- Born: Samuel Cowan 30 July 1881 London, England
- Died: 31 March 1938 (aged 56) London, England
- Burial place: Willesden Jewish Cemetery
- Other name: The Immobile One
- Occupation: Music hall singer

= Sam Mayo =

English music hall entertainer, pianist and songwriter

Sam Mayo (born Samuel Cowan; 30 July 1881 – 31 March 1938) was an English music hall entertainer, pianist and songwriter.

==Life==
Born Samuel Cowan in London on 30 July 1881, he first worked in his father's second-hand shop while also collecting bets and singing in pubs and clubs with his brothers Ted and Maurice Cowan. He adopted the stage surname "Mayo" to distinguish himself from his brother Ted, who was also a professional entertainer.

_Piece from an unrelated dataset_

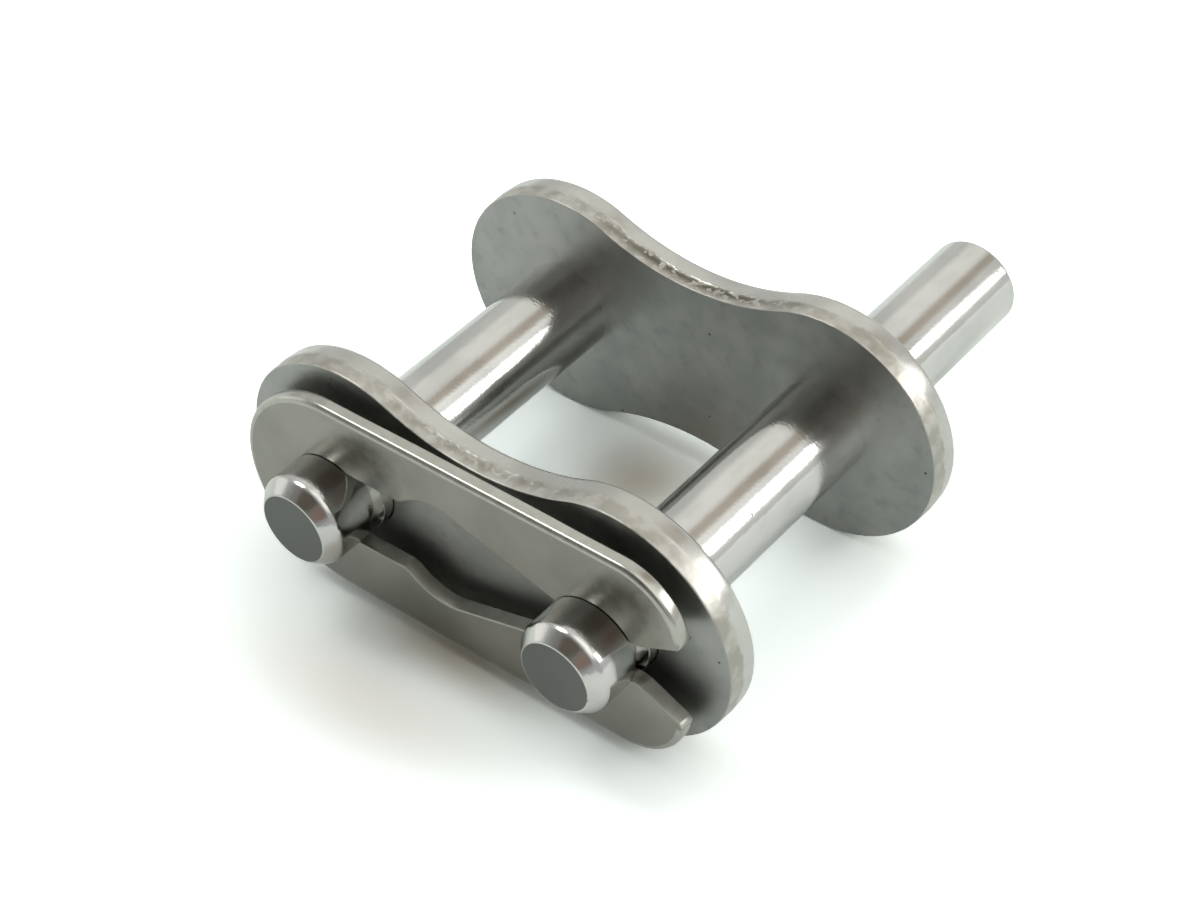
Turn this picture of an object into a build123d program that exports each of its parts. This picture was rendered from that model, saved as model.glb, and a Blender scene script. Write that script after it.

Mayo married Zillah Flash (performing name: Stella Stanley) in Brighton on 13 August 1904. His early involvement in gambling stayed with him: heavy gambling caused him to be three times declared bankrupt.

==Career==
Mayo developed a unique comic style as a music hall singer. Dressed in long overcoat or dressing gown, he sang deadpan at the piano in a lugubrious voice and with quirky humour. He became billed as "The Immobile One". Mayo mostly wrote his own songs, such as "The Old Tin Can", and provided other entertainers, such as Ernie Mayne, with material such as the song "Where Do Flies Go in the Winter Time?" He held the record for appearing at the greatest number of music halls in a single evening: nine performances at nine London venues on the evening of 21 January 1905.

==Death==
He died of a heart attack whilst playing snooker at Ascot Club, in Charing Cross, on 31 March 1938, a week after attending the funeral of his son, who died of tuberculosis. He was buried at Willesden Jewish Cemetery. The funeral was attended by Will Fyffe and a few other notable figures in music hall.

==Trivia==
The noted writer Katherine Mansfield quoted Mayo's lyrics in a letter dated 1 November 1920.